Original Sin
- First edition
- Author: P. D. James
- Language: English
- Series: Adam Dalgliesh #9
- Genre: Crime, mystery
- Publisher: Faber & Faber
- Publication date: 2 November 1994
- Publication place: United Kingdom
- Media type: Print (Hardback & Paperback)
- Pages: 400
- ISBN: 0-571-17253-9
- OCLC: 32108614
- Preceded by: Devices and Desires
- Followed by: A Certain Justice

= Original Sin (James novel) =

1994 Dalgliesh novel by P. D. James

Original Sin is a 1994 detective novel by English writer P. D. James, the ninth book of her Adam Dalgliesh series. It is set in London, mainly in Wapping in the Borough of Tower Hamlets, and centers on the city's oldest publishing house, Peverell Press, headquartered in a mock-Venetian palace on the River Thames.

==Plot summary==
The murder of Peverell Press's managing director, ambitious Gerard Etienne, seems to be the horrible end of a series of malicious pranks in the company headquarters. When Adam Dalgliesh is called to the scene to solve the murder, he soon finds out that the killer does not intend to stop with Etienne.

==Reception==
In a 1995 book review for The New York Times, Michael Malone wrote "Lady James, a novelist of broad gifts and great skill, here is writing in full mastery of her craft and in full indulgence of her predilections. The staples to which we have become accustomed are all present in force, including the textually rich details of architecture and furnishings that at times work in support of the story, and at other times seem to emerge from the author's compulsion to describe all that her eye has seen, whether that is an Anglo-Celtic church on Blackwater estuary or the cool bare lines of a modern flat in the Barbican. As ever, Lady James, the grande dame of fictional forensic pathology, vividly renders the ugly reality of violent death: the smell of a corpse, the look of an autopsy in a sterile post-mortem room, the random residue of lives abruptly stopped." Conversely, Iain Sinclair reviewed the book for the London Review of Books and wrote "This is an empty set, a set defined by its architecture... An increasingly silly catalogue of deaths and suicides announces the final surrender of the Golden Age Murder Mystery: Agatha Christie force-fed on Pevsner and the humbug of Kenneth Baker’s latest flag-waving anthology.

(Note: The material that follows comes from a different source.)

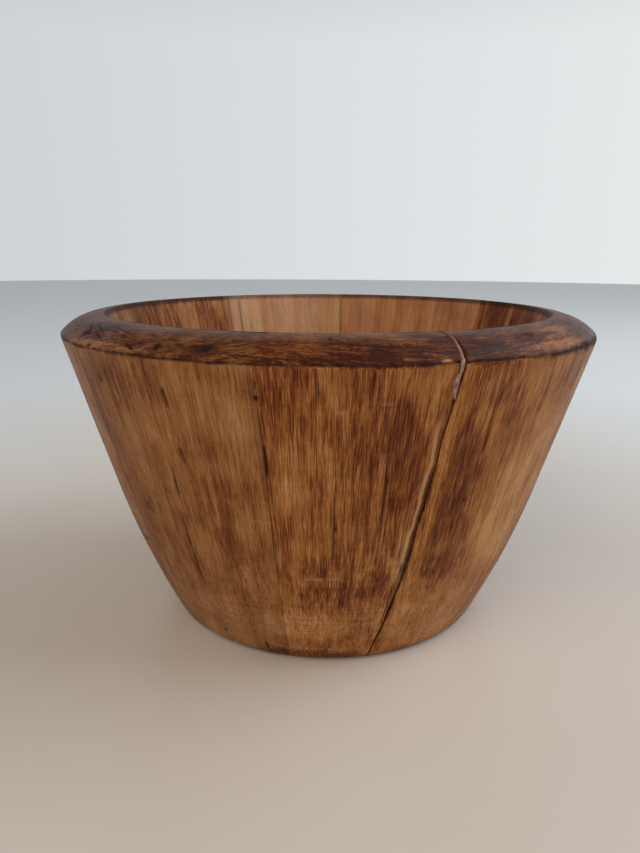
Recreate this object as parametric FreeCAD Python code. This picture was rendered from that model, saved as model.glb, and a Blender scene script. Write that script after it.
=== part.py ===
"""A staved wooden bowl: eight tapered staves glued edge to edge round a bottom disc, then turned as one.

Millimetres. +Z is up, the origin is the centre of the foot, on the surface that the bowl stands on, and -Y is the
front. An azimuth is in degrees from the front, growing towards +X, so that +X is at 90.

The wall leans outwards: straight in its upper part, bent inwards on a long arc below. The rim is one arc, from a
sharp outer arris up to the crest, where it's level. Inside, a cove joins the wall to the floor. The bottom disc lies
on a ledge that is cut in the staves, above the ring that the bowl stands on.
All the joints between staves are radial and upright, except the front right one, which was sawn out of square. That
joint has opened along its outer edge, and its top was filled.
"""

import FreeCAD, Part  # noqa: E401  FreeCAD has to be imported before Part
import math
import os

V = FreeCAD.Vector
UP = V(0, 0, 1)
ORIGIN = V(0, 0, 0)
FULL_TURN = 360.0
QUARTER_TURN = 90.0

# --- driving dimensions -------------------------------------------------------------------------------------------
ARRIS_RADIUS = 125.0  # the widest point, where the wall meets the rim
ARRIS_HEIGHT = 138.0
RIM_HEIGHT = 147.0  # the crest of the rim
WALL_THICKNESS = 22.5  # square to the wall
WALL_LEAN = 16.5  # degrees from upright, in the straight upper part
BEND_HEIGHT = 68.0  # where the straight part of the outer wall ends
BEND_RADIUS = 380.0  # of the arc from there down to the foot
FOOT_BEVEL_WIDTH = 2.0  # at the foot's outer edge
FOOT_BEVEL_HEIGHT = 3.0
INNER_EDGE_RADIUS = 2.0  # where the rim turns down into the bowl
FLOOR_HEIGHT = 20.0
COVE_RADIUS = 18.0  # between the floor and the wall, inside

DISC_RADIUS = 58.0
LEDGE_HEIGHT = 5.0  # the disc's underside, above the ground
LEDGE_WIDTH = 6.0

# The staves with the azimuths of the joints on either side, for the joints that are radial.
STAVES = {
    "stave_right": (73.0, 123.5),
    "stave_back_right": (123.5, 176.0),
    "stave_back": (176.0, 216.7),
    "stave_back_left": (216.7, 256.5),
    "stave_left": (256.5, 308.5),
    "stave_front_left": (308.5, 349.6),
}

# The open joint, between these two staves. Its plane holds the radius at one azimuth and height, and is tilted
# about that radius.
OPEN_JOINT_AZIMUTH = 19.0
OPEN_JOINT_HEIGHT = 60.6
OPEN_JOINT_TILT = 5.3  # degrees; its top leans towards larger azimuths
OPEN_GAP_WIDTH = 2.4  # at the surface, level with the arris
GAP_END_RADIUS = 107.5  # the gap's innermost line, at the height of the crest
GAP_END_DEPTH = 4.5  # of the same line behind the surface, at the ground
FILLER_REACH = 17.0  # how far below the arris the filler goes
FILLER_SLOPE = 35.0  # degrees from level, of the filler's lower end
FILLER_PROUD = 0.6  # how far it stands out at the arris

REACH = 400.0  # larger than the bowl, for cutting tools
SPARE_ANGLE = 15.0  # of stave, before it is cut at the open joint


def profile_point(radius, height):
    """A point of the cross-section, which is drawn in the XZ plane."""
    return V(radius, 0, height)


def on_circle(centre, radius, height):
    """The point at a height on the outward side of a circle in the cross-section."""
    return profile_point(centre.x + math.sqrt(radius**2 - (height - centre.z) ** 2), height)


def inward_normal():
    """The direction square to the straight part of the wall, from the outside to the inside."""
    lean = math.radians(WALL_LEAN)
    return V(-math.cos(lean), 0, math.sin(lean))


def outer_bend():
    """Where the straight part of the outer wall meets the arc."""
    drop = ARRIS_HEIGHT - BEND_HEIGHT
    return profile_point(ARRIS_RADIUS - drop * math.tan(math.radians(WALL_LEAN)), BEND_HEIGHT)


def bend_centre():
    """The centre of the wall's arcs, inside and outside."""
    return outer_bend() + inward_normal() * BEND_RADIUS


def line(start, end):
    return Part.LineSegment(start, end).toShape()


def arc(start, middle, end):
    return Part.Arc(start, middle, end).toShape()


def outside_edges():
    """From the inner corner of the standing ring, round the outside, to the arris."""
    centre = bend_centre()
    ring_corner = profile_point(DISC_RADIUS - LEDGE_WIDTH, 0)
    ground = profile_point(on_circle(centre, BEND_RADIUS, 0).x - FOOT_BEVEL_WIDTH, 0)
    bevel = on_circle(centre, BEND_RADIUS, FOOT_BEVEL_HEIGHT)
    bend = outer_bend()
    middle = on_circle(centre, BEND_RADIUS, (bevel.z + bend.z) / 2)
    arris = profile_point(ARRIS_RADIUS, ARRIS_HEIGHT)
    return [line(ring_corner, ground), line(ground, bevel), arc(bevel, middle, bend), line(bend, arris)]


def inner_edge_centre():
    """The centre of the round between the rim and the inner wall."""
    inner_bend = outer_bend() + inward_normal() * WALL_THICKNESS
    height = RIM_HEIGHT - INNER_EDGE_RADIUS
    lean = math.radians(WALL_LEAN)
    wall_radius = inner_bend.x + (height - inner_bend.z) * math.tan(lean)
    return profile_point(wall_radius + INNER_EDGE_RADIUS / math.cos(lean), height)


def rim_edges():
    """From the arris over the crest to the top of the inner wall."""
    edge_centre = inner_edge_centre()
    crest = edge_centre + UP * INNER_EDGE_RADIUS
    touch = edge_centre + inward_normal() * INNER_EDGE_RADIUS
    edge_middle = edge_centre + (inward_normal() + UP).normalize() * INNER_EDGE_RADIUS

    # The rim's arc is level at the crest, so that its centre is straight below.
    arris = profile_point(ARRIS_RADIUS, ARRIS_HEIGHT)
    across = ARRIS_RADIUS - crest.x
    rise = RIM_HEIGHT - ARRIS_HEIGHT
    rim_centre = crest - UP * ((across**2 + rise**2) / (2 * rise))
    rim_middle = on_circle(rim_centre, crest.z - rim_centre.z, ARRIS_HEIGHT + rise / 2)
    return [arc(arris, rim_middle, crest), arc(crest, edge_middle, touch)]


def cove_points():
    """The cove's ends, on the wall and on the floor, and its centre."""
    centre = bend_centre()
    inner_radius = BEND_RADIUS - WALL_THICKNESS
    cove_centre = on_circle(centre, inner_radius - COVE_RADIUS, FLOOR_HEIGHT + COVE_RADIUS)
    wall_end = cove_centre + (cove_centre - centre).normalize() * COVE_RADIUS
    floor_end = cove_centre - UP * COVE_RADIUS
    return wall_end, floor_end, cove_centre


def on_cove(radius):
    """The cove's surface at a radius."""
    _, _, centre = cove_points()
    return profile_point(radius, centre.z - math.sqrt(COVE_RADIUS**2 - (radius - centre.x) ** 2))


def inside_edges():
    """From the top of the inner wall down to the disc's edge, and over the ledge to the standing ring's corner."""
    centre = bend_centre()
    inner_radius = BEND_RADIUS - WALL_THICKNESS
    top = inner_edge_centre() + inward_normal() * INNER_EDGE_RADIUS
    bend = outer_bend() + inward_normal() * WALL_THICKNESS
    wall_end, _, _ = cove_points()
    wall_middle = on_circle(centre, inner_radius, (bend.z + wall_end.z) / 2)
    disc_edge = on_cove(DISC_RADIUS)
    cove_middle = on_cove((wall_end.x + disc_edge.x) / 2)
    ledge = profile_point(DISC_RADIUS, LEDGE_HEIGHT)
    ledge_corner = profile_point(DISC_RADIUS - LEDGE_WIDTH, LEDGE_HEIGHT)
    ring_corner = profile_point(DISC_RADIUS - LEDGE_WIDTH, 0)
    return [
        line(top, bend),
        arc(bend, wall_middle, wall_end),
        arc(wall_end, cove_middle, disc_edge),
        line(disc_edge, ledge),
        line(ledge, ledge_corner),
        line(ledge_corner, ring_corner),
    ]


def stave_face():
    """A stave's cross-section."""
    return Part.Face(Part.Wire(outside_edges() + rim_edges() + inside_edges()))


def stave(start, end):
    """A stave between two azimuths, with radial sides."""
    face = stave_face()
    face.rotate(ORIGIN, UP, start - QUARTER_TURN)
    return face.revolve(ORIGIN, UP, end - start)


def base_disc():
    """The bottom disc, turned flush with the cove at its upper edge."""
    _, floor_end, _ = cove_points()
    edge_top = on_cove(DISC_RADIUS)
    under = profile_point(0, LEDGE_HEIGHT)
    under_edge = profile_point(DISC_RADIUS, LEDGE_HEIGHT)
    floor_middle = profile_point(0, FLOOR_HEIGHT)
    edges = [
        line(under, under_edge),
        line(under_edge, edge_top),
        arc(edge_top, on_cove((edge_top.x + floor_end.x) / 2), floor_end),
        line(floor_end, floor_middle),
        line(floor_middle, under),
    ]
    return Part.Face(Part.Wire(edges)).revolve(ORIGIN, UP, FULL_TURN)


def open_joint_point(radius, height):
    """A point in the open joint's plane, at a distance from the axis along the plane's level direction."""
    azimuth = math.radians(OPEN_JOINT_AZIMUTH)
    outwards = V(math.sin(azimuth), -math.cos(azimuth), 0)
    sideways = V(math.cos(azimuth), math.sin(azimuth), 0)
    shift = (height - OPEN_JOINT_HEIGHT) * math.tan(math.radians(OPEN_JOINT_TILT))
    return outwards * radius + sideways * shift + UP * height


def open_joint_normal():
    """Square to the open joint's plane, towards larger azimuths."""
    level = open_joint_point(1, 0) - open_joint_point(0, 0)
    rising = open_joint_point(0, 1) - open_joint_point(0, 0)
    return rising.cross(level).normalize()


def beyond_open_joint(sense):
    """Everything on one side of the open joint's plane: of larger azimuths for a sense of 1, of smaller for -1."""
    corners = [
        open_joint_point(-REACH, -REACH),
        open_joint_point(REACH, -REACH),
        open_joint_point(REACH, REACH),
        open_joint_point(-REACH, REACH),
    ]
    plane = Part.Face(Part.makePolygon(corners + corners[:1]))
    return plane.extrude(open_joint_normal() * (REACH * sense))


def open_gap():
    """The wedge that has opened in the joint, reaching out past the surface."""
    foot_radius = on_circle(bend_centre(), BEND_RADIUS, 0).x - GAP_END_DEPTH
    top = open_joint_point(GAP_END_RADIUS, RIM_HEIGHT)
    foot = open_joint_point(foot_radius, 0)
    along = (top - foot).normalize()
    normal = open_joint_normal()
    outwards = along.cross(normal)
    if outwards.dot(open_joint_point(1, 0) - open_joint_point(0, 0)) < 0:
        outwards = outwards * -1

    at_arris = open_joint_point(ARRIS_RADIUS, ARRIS_HEIGHT) - foot
    depth = at_arris.dot(outwards)
    half_width = OPEN_GAP_WIDTH / 2 * REACH / depth
    start = foot - along * REACH
    corners = [
        start,
        start + outwards * REACH + normal * half_width,
        start + outwards * REACH - normal * half_width,
    ]
    return Part.Face(Part.makePolygon(corners + corners[:1])).extrude(along * (REACH * 3))


def filler():
    """Filler in the top of the open joint, a little proud of the wood. Its lower end slopes up into the joint."""
    grown = stave(OPEN_JOINT_AZIMUTH - SPARE_ANGLE, OPEN_JOINT_AZIMUTH + SPARE_ANGLE)
    grown.scale((ARRIS_RADIUS + FILLER_PROUD) / ARRIS_RADIUS, V(0, 0, ARRIS_HEIGHT))

    height = ARRIS_HEIGHT - FILLER_REACH
    slope = math.radians(FILLER_SLOPE)
    outer_radius = ARRIS_RADIUS - FILLER_REACH * math.tan(math.radians(WALL_LEAN))
    low = open_joint_point(outer_radius + REACH * math.cos(slope), height - REACH * math.sin(slope))
    high = open_joint_point(outer_radius - REACH * math.cos(slope), height + REACH * math.sin(slope))
    normal = open_joint_normal()
    corners = [low - normal * REACH, high - normal * REACH, high + normal * REACH, low + normal * REACH]
    down = normal.cross(high - low).normalize()
    if down.z > 0:
        down = down * -1
    below = Part.Face(Part.makePolygon(corners + corners[:1])).extrude(down * REACH)
    return open_gap().common(grown).cut(below)


def front_staves():
    """The two staves on either side of the open joint."""
    gap = open_gap()
    left_joint = STAVES["stave_front_left"][1] - FULL_TURN
    right_joint = STAVES["stave_right"][0]
    front = stave(left_joint, OPEN_JOINT_AZIMUTH + SPARE_ANGLE)
    front_right = stave(OPEN_JOINT_AZIMUTH - SPARE_ANGLE, right_joint)
    return {
        "stave_front": front.cut(beyond_open_joint(1)).cut(gap),
        "stave_front_right": front_right.cut(beyond_open_joint(-1)).cut(gap),
    }


def main():
    pieces = {name: stave(start, end) for name, (start, end) in STAVES.items()}
    pieces.update(front_staves())
    pieces["base_disc"] = base_disc()
    pieces["crack_filler"] = filler()
    os.makedirs("parts", exist_ok=True)
    for name, shape in pieces.items():
        assert len(shape.Solids) == 1 and shape.isValid(), name
        solid = shape.Solids[0]
        solid.exportStep(os.path.join("parts", name + ".step"))
        print(name, round(solid.Volume), solid.BoundBox)


main()
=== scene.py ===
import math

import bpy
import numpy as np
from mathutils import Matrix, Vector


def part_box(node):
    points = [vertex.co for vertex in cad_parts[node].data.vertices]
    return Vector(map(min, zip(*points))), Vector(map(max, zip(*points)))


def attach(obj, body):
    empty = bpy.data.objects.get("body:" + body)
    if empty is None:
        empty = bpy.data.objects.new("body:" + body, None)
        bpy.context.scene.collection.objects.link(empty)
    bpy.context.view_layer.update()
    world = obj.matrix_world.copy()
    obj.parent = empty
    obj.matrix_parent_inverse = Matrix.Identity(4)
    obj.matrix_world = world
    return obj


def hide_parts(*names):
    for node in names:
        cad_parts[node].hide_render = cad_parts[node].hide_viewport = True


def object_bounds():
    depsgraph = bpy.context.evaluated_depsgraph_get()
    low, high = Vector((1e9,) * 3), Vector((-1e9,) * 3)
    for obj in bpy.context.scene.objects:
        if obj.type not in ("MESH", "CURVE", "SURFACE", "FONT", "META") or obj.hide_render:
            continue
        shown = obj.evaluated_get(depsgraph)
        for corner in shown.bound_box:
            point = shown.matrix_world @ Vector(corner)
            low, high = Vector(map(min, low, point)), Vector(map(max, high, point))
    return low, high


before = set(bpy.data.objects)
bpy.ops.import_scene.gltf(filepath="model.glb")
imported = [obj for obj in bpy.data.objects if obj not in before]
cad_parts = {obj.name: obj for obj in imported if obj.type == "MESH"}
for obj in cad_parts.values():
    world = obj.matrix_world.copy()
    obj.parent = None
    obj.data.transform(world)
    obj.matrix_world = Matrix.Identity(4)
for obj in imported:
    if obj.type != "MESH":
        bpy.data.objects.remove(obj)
START_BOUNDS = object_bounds()

# The looks of the staved bowl. Each stave of the frame is replaced with a closed mesh of the same shape
# that also has the wear of the real one: splits, knots, chips, an uneven rim and an open joint. The bottom
# disc and the filler are replaced in the same way.
#
# Lengths are in millimetres until a mesh is made. +Z is up and -Y is the front. An azimuth is in degrees
# from the front, growing towards +X. A place is a distance along the outline of the outside: negative
# below the arris, which is the sharp edge between wall and rim, and positive on the rim.

MM = 0.001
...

A subgenre that has always been profoundly conservative (hence its popularity, up there with P.G. Wodehouse, in America) is reduced to editorialised sound-bites from a phantom Smith Square manifesto... Autopilot opinions suggesting that the author has donated far too much of her time to media book-gabble and the smokefree backrooms of power."

==Adaptations==
A television version of the novel was produced for Britain's ITV network in 1997. It starred Roy Marsden as Adam Dalgliesh.